**Task description:** Give the count of lines holding the string "that" and nothing else.

**Records for this task:**
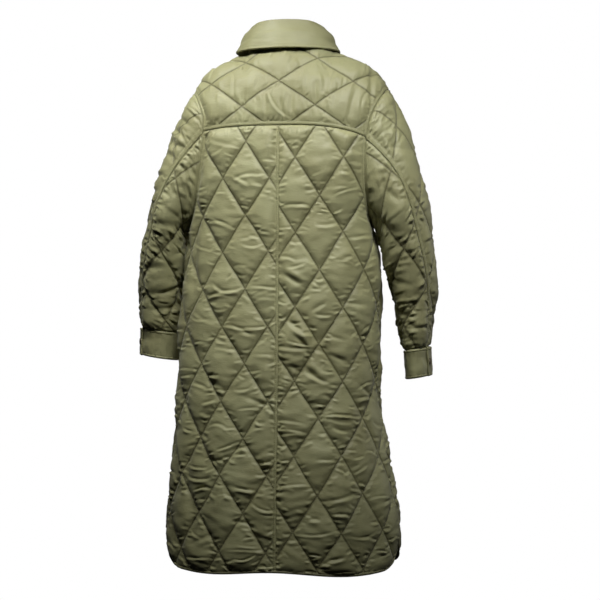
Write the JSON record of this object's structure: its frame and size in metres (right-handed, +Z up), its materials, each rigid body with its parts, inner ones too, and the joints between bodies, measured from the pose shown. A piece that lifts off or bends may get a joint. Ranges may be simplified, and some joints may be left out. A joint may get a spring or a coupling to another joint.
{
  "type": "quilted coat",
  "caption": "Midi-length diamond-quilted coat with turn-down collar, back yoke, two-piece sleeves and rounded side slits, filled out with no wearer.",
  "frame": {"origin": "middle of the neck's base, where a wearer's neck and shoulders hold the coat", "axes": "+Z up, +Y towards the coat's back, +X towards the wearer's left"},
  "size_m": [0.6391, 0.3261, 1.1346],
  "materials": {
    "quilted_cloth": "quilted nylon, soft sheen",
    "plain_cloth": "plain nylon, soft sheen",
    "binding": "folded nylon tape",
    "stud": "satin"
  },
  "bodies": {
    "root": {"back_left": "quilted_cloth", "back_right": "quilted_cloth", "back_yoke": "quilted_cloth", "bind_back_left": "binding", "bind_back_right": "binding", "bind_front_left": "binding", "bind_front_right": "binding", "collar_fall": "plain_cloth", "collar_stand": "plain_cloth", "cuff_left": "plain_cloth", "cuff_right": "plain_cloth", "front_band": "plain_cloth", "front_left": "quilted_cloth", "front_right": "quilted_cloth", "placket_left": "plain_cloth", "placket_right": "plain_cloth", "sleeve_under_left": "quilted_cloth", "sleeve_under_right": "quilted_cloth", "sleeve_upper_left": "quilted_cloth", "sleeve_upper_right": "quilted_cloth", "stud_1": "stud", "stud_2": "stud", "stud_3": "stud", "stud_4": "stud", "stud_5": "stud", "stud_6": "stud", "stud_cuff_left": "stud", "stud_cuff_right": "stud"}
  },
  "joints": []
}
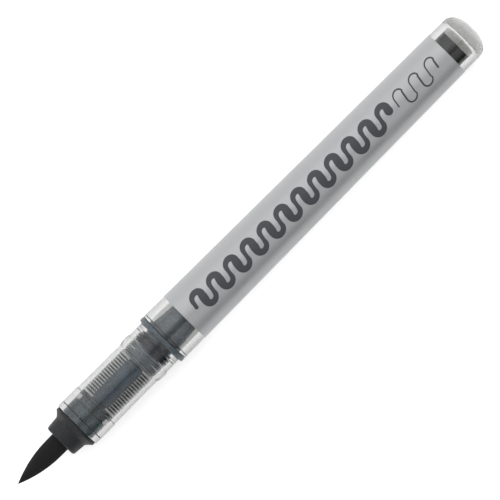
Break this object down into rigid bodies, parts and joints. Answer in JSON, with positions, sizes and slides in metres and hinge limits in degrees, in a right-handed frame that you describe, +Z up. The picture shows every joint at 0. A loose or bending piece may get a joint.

**Reply:** 2